The Joys and the Dangers Untold: Suicide & the Holidays

In 2011, I lost a close friend to suicide due to relentless online attacks that were thoughtless, hateful and unwarranted. The target of the attacks wasn’t my friend but me, and it became very personal and caused much stress for myself and those close to me for a very long time. I never knew how personally some of those around me took these attacks until it was too late.

I’ve written about these attacks on many previous occasions. Although these hateful activities began in 2002, the first time I spoke publicly about them was May 2007 . I didn’t say anything more about these matters publicly until October and November 2009. More recently, I’ve been blogging about these problems and related issues at Read Indies. My posts on these matters include:

Unethical Competitors, January 2013
Authors Who Trash Competitors, March 2013

Authors Who Are Trolls, September 2013


Whoever said time heals all wounds was wrong. Absolutely wrong. It’s only now some three years later that I can look back and let myself truly mourn the loss. But the wound created by the loss? It’ll never be gone. Such a tragedy should never have happened—and those responsible are still at large, likely seeking other targets to harass and terrorize simply because they believe they can get away with it without consequences. 

This wasn’t the first friend I’d lost to suicide. I’d lost another years before. She’d taken her own life on Christmas Eve. You’d think that it couldn’t be possible for anyone to kill themselves during such a joyous occasion or the holidays in particular, but you might be surprised to know that instead of declining during the holidays suicides actually spike.

The holidays are a joyous time but they can also be a stressful, strenuous time. Losing someone close to you to suicide is something you never get over. You wonder what you could have or should have done. You wonder if the pain of loss will ever go away. Take it from someone who has searched and searched for the answers, I don’t think the pain ever really goes away because I still feel it as acutely as I did before.

Some suicides I think are utterly avoidable, especially those related to online attacks. The online world makes it all too easy for bullies, trolls and other hateful persons to make anonymous attacks on anyone for any reason or none at all. But all it takes to stamp out hate is kindness, compassion, consideration.

Show kindness for any reason or no reason at all. Show compassion simply because you can. Show consideration because it reveals the truth of your humanity. For those who can’t manage kindness, compassion or consideration, at the least try to show empathy. A little empathy and common courtesy go a long, long way. They really, really do.

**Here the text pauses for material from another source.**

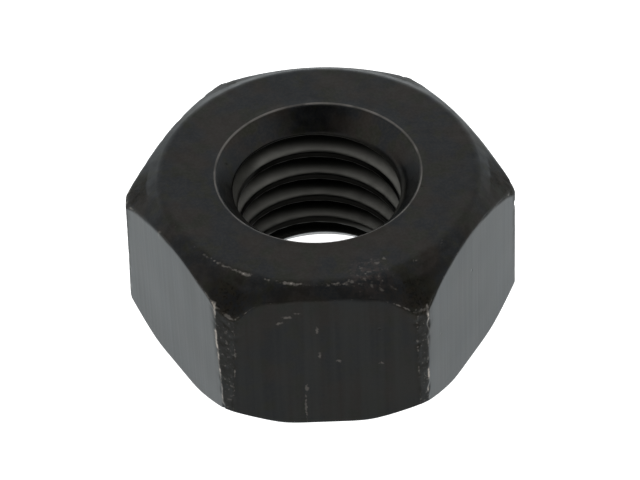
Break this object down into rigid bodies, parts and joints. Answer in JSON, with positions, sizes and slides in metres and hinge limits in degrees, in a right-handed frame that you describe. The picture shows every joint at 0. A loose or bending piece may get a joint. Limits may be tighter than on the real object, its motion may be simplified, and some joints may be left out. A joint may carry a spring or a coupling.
{
  "type": "hex nut",
  "caption": "Heavy hexagonal nut in blackened steel, chamfered on both ends, with a countersunk and threaded through hole for a half-inch coarse-thread bolt.",
  "frame": {"origin": "middle of the thread's axis in the plane of the underside", "axes": "+Z along the thread's axis, up from the underside to the top face; +X across two opposite corners; two of the flats face +Y and -Y"},
  "size_m": [0.0254, 0.0222, 0.0118],
  "materials": {
    "black_steel": "black oxide, satin, lightly worn on its edges"
  },
  "bodies": {
    "root": {"hex_nut": "black_steel"}
  },
  "joints": []
}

This holiday and every day, make sure those around you know what’s in your heart. Don’t be afraid to share and care. Don’t be afraid to give and receive. And don’t ever forget that during any occasion, joyful or sorrowful, holiday or not, there may be those around you who are so torn up inside with pain and hurt that suicide seems the only way out. For them, your simple act of kindness, consideration or compassion might be what gets them through the dark hours of the longest night of their lives.